Publié le par Perceval

Une nouvelle fois, mais au XVIIIe siècle, le Mythe va rencontrer la littérature, pour nous permettre de revenir vers de nouvelles sources antiques …

Cela commence comme une supercherie, si du moins on pense que le mythe rapporté par le poète n'est qu'une invention...

 

James Mac Pherson

James Mac Pherson (1736-1796) est un poète écossais: il est le découvreur d'un cycle dits '' poèmes d'Ossian '' un barde écossais du IIIème siècle...

James Macpherson est hanté par des récits gaéliques originaires des Highlands et des îles... En 1760, il s'immerge dans l'ouest du comté d'Inverness, les îles de Skye, North Uist, South Uist et Benbecula. Il est à la recherche de manuscrits... Il monte une expédition vers l'île de Mull, Argyll...

En 1761, il écrit ( ou ''re-écrit'') une épopée sur le thème de Fingal écrite par Ossian (basé sur le fils de Fionn, Oisín), et, en décembre, il publie Fingal ( qui signifie : l'étranger blanc) , un Ancien Poème épique en six livres, ainsi que plusieurs autres poèmes composés par Ossian, le fils de Fingal, ''traduit'' dit-il de la langue gaélique...

 

Ce travail est devenu un best-seller international. Les aventures d'Ossian et celles de son père Fingal, le roi de Morven, rencontrèrent un succès qui valut la gloire à Macpherson...

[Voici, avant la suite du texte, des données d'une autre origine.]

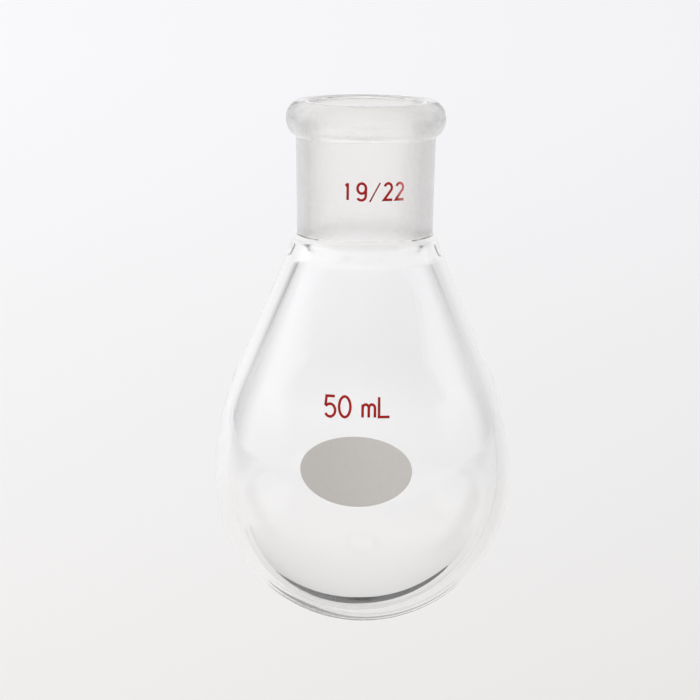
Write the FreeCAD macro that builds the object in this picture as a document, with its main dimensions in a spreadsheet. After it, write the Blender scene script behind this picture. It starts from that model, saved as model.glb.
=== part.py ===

Des savants, faute de pouvoir se référer à des sources manuscrites – lancent une controverse …

Le chant du cygne d'Ossian par Nicolai Abildgaard, 1782

Pourtant, grâce à la publication des chants épiques attribués à Ossian commence un vaste mouvement de découverte d’un patrimoine culturel, hérité des ancêtres « barbares » des Européens, les Celtes, Germains et Vikings... alors que le classicisme de l'époque ne se référait qu'à des sources culturelles gréco-latines …

Le barde aveugle Ossian s’accompagne d’une harpe celtique comme un Homère nordique.

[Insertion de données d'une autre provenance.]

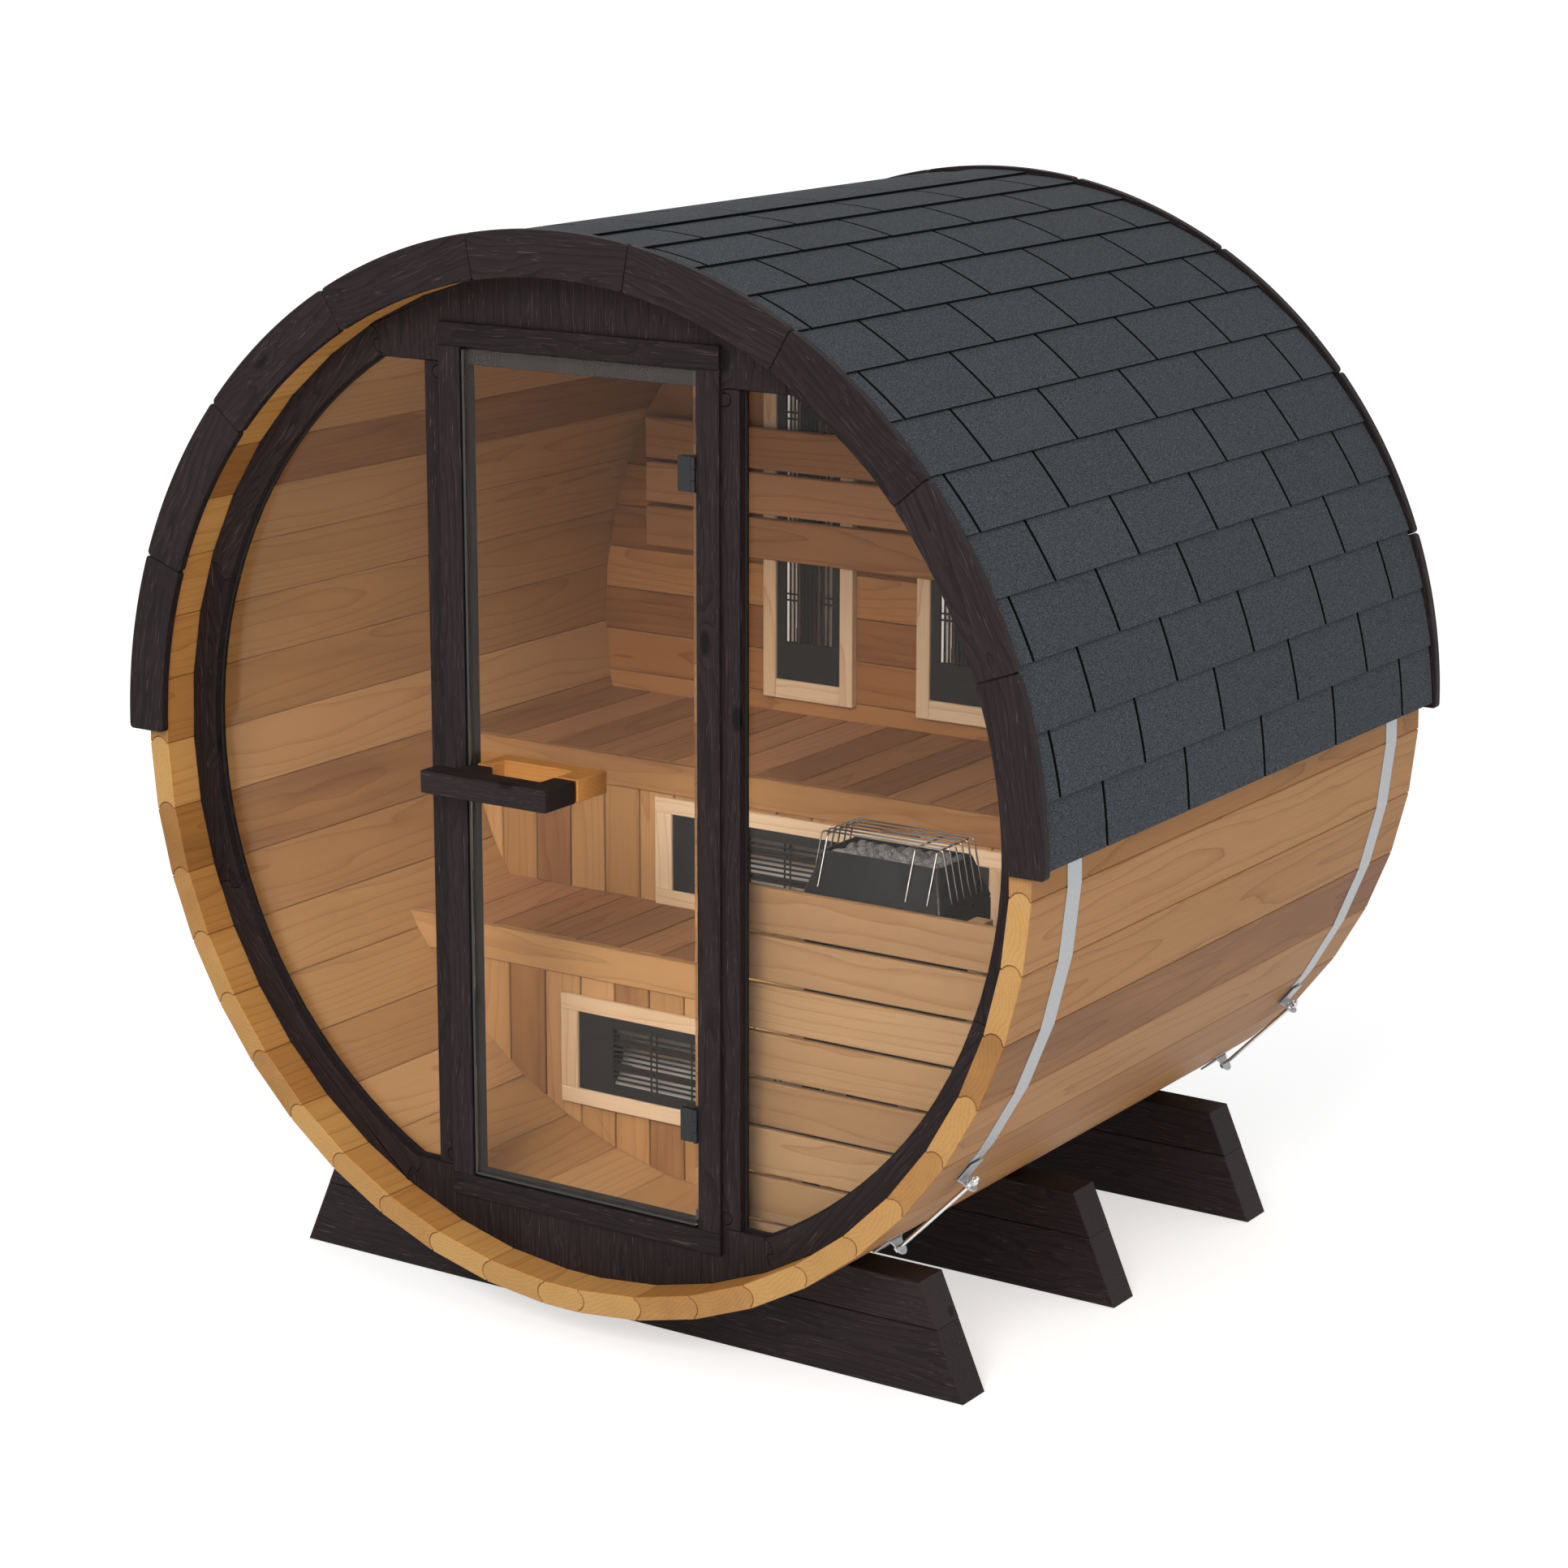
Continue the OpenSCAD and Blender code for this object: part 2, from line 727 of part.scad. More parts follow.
// Stone heater: a straight body, a rim that narrows to the mouth, and four legs
module stove_body() {
    rim_z = stove_top - stove_rim_h;
    leg = 26;
    shell = 4;
    color("#2b2c2e") placed() {
        difference() {
            hull() {
                translate([stove_x - stove_len / 2, stove_y - stove_depth / 2, rim_z])
                    cube([stove_len, stove_depth, 1]);
                translate([stove_x - stove_mouth_len / 2, stove_y - stove_mouth_depth / 2,
                    stove_top - 1]) cube([stove_mouth_len, stove_mouth_depth, 1]);
            }
            translate([stove_x - stove_mouth_len / 2 + shell,
                stove_y - stove_mouth_depth / 2 + shell, rim_z + 20])
                cube([stove_mouth_len - 2 * shell, stove_mouth_depth - 2 * shell, stove_rim_h]);
        }
        box(stove_x - stove_len / 2, stove_x + stove_len / 2, stove_y - stove_depth / 2,
            stove_y + stove_depth / 2, rim_z - stove_body_h, rim_z);
        intersection() {
            inside(0, barrel_len);
            for (sx = [-1, 1], sy = [-1, 1])
                translate([stove_x + sx * (stove_len - leg) / 2 - leg / 2,
                    stove_y + sy * (stove_depth - leg) / 2 - leg / 2, -far])
                    cube([leg, leg, far + rim_z - stove_body_h]);
        }
    }
}

// Heap of stones in the mouth, as one rounded mass
module stove_stones() {
    shell = 4;
    len0 = stove_mouth_len - 2 * shell;
    depth0 = stove_mouth_depth - 2 * shell;
    floor_z = stove_top - stove_rim_h + 20;
    color("#8d8f92") placed() {
        box(stove_x - len0 / 2, stove_x + len0 / 2, stove_y - depth0 / 2, stove_y + depth0 / 2,
            floor_z, stove_top - 8);
        hull() {
            translate([stove_x - len0 / 2, stove_y - depth0 / 2, stove_top - 9])
                cube([len0, depth0, 1]);
            translate([stove_x - len0 / 4, stove_y - depth0 / 5, stove_top + 12])
                cube([len0 / 2, depth0 / 2.5, 1]);
        }
    }
}

// How far a wire's middle lies from the heater's middle where it rests on the sloping rim
function rim_rest(base, mouth, above_rim) =
    base / 2 - (base - mouth) / 2 * above_rim / stove_rim_h
    + (guard_r + 0.2) / cos(atan2((base - mouth) / 2, stove_rim_h));

// Wire guard: wires along the heater that turn down at both ends, two cross wires, three stays
module stove_guard() {
    top_z = stove_top + guard_h;
    half_l = stove_mouth_len / 2 + 4;
    reach_y = stove_mouth_depth / 2 - 8;
    foot_h = 14;
    foot_z = stove_top - stove_rim_h + foot_h;
    foot_l = rim_rest(stove_len, stove_mouth_len, foot_h);
    foot_y = rim_rest(stove_depth, stove_mouth_depth, foot_h);
    step = 2 * reach_y / (guard_wires - 1);
    color("#c8cacc") placed() translate([stove_x, stove_y, 0]) {
        for (k = [0:guard_wires - 1]) {
            y = -reach_y + k * step;
            rod([-half_l, y, top_z], [half_l, y, top_z], guard_r);
            for (s = [-1, 1]) rod([s * half_l, y, top_z], [s * foot_l, y, foot_z], guard_r);
        }
        for (s = [-1, 1])
            rod([s * half_l, -reach_y, top_z], [s * half_l, reach_y, top_z], guard_r);
        for (x = [-half_l + 8, half_l * 0.55, half_l])
            rod([x, -reach_y, top_z], [x, -foot_y, foot_z], guard_r);
    }
}

floor_staves();
wall_right_lower();
wall_right_middle();
wall_right_upper();
wall_left_lower();
wall_left_middle();
wall_left_upper();
rear_gable();
gable_left();
gable_right();
gable_head();
gable_foot();
window_left();
window_right();
door_casing_jambs();
door_casing_rails();
door_stop();
hinge_leaves();
door_glass();
door_hinges();
door_handle_outer();
door_handle_inner();
roof_right_eave();
roof_right_crown();
roof_left_crown();
roof_left_eave();
front_fascia();
rear_fascia();
steel_bands();
band_tensioners();
cradle_lower_boards();
cradle_upper_boards();
upper_bench_seat();
upper_bench_rail();
upper_bench_skirt();
lower_bench_seat();
lower_bench_rail();
lower_bench_skirt();
ir_heater_frames();
ir_heater_panels();
backrest_slats();
heater_fence();
stove_body();
stove_stones();
stove_guard();
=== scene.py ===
# %% [markdown]
# # A barrel sauna
# The real thing is a barrel of bevelled staves on three cradles, closed by two gables and covered by
# a half-round shingled roof. Its parts are boards, bent straps and sheets, so nearly every piece here
# is one outline carried along a line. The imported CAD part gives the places: it is loaded first and
# stays as it is, and finished boards, shingles and metalwork are put where its plain panels are.

# %% Load the fixed frame
import math
from collections import namedtuple

import bpy
import numpy as np
from mathutils import Matrix, Vector


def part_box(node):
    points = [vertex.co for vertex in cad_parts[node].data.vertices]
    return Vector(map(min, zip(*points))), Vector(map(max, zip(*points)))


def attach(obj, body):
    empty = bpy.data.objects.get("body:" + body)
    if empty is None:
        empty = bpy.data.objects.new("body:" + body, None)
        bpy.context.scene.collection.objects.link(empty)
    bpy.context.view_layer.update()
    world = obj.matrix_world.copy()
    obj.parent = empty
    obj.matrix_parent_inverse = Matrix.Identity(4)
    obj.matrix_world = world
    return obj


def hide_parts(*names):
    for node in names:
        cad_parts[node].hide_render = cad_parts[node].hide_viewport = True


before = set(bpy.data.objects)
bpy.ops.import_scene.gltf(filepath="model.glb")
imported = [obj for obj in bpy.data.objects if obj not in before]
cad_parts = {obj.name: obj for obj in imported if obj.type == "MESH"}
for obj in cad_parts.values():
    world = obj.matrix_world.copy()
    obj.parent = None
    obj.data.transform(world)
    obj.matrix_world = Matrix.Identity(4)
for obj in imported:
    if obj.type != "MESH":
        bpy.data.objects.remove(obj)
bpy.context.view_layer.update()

# %% [markdown]
# ## Barrel millimetres
# A cooper measures a barrel from its own axis. All shapes are worked out in millimetres with X to the
# right, Y from the front stave ends into the barrel and Z up from the axis, and one function turns
# them into metres in the frame of the CAD part at the very end.

# %% Barrel millimetres
MM = 0.001
ORIGIN = np.array([0.0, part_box("floor_staves")[0].y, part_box("roof_right_eave")[0].z])


def extent(node):
    """Lowest and highest corner of a CAD node: its box in metres, moved to the barrel axis, in mm."""
    low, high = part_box(node)
    return (np.array(low) - ORIGIN) / MM, (np.array(high) - ORIGIN) / MM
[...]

Werther, le héros du roman de Goethe, déclare qu’ « Ossian a remplacé Homère dans son cœur »

Comme beaucoup, Napoléon Bonaparte devient ''ossianophile'' . Il commande plusieurs tableaux sur les thèmes des épopées à Gérard, Girodet et Ingres pour décorer ses appartements ou ceux de Joséphine.

 

Ossian reçoit les Héros français morts pour la patrie par Anne-Louis Girodet de Roucy, 1805

Le plus étonnant de ces tableaux est celui qui fait entrer directement Bonaparte et ses officiers dans l’épopée. Il s’intitule Ossian recevant les héros français. Girodet, qui a réalisé cette peinture pour la salle à manger de la Malmaison, lui a donné un long commentaire explicatif. On y apprend que l’aigle s’enfuit devant le coq qui symbolise « le Génie de la France » et qu’Ossian embrasse Desaix tandis que Kléber tend une main à Fingal, le guerrier fils d’Ossian, en signe d’alliance. Les généraux Dampierre, Dugommier, Championnet, Joubert, Desaix, etc., sans oublier le Premier consul, figurent sur le tableau…


 

Le cycle d'Ossian, ou des Fianna, se situe à égal avec le cycle d'Ulster. Les récits de ce cycle concernent la vie de chasseurs nomades au coeur de forêts primitives en Irlande. Ils sont contés par Ossian, le fils de Finn.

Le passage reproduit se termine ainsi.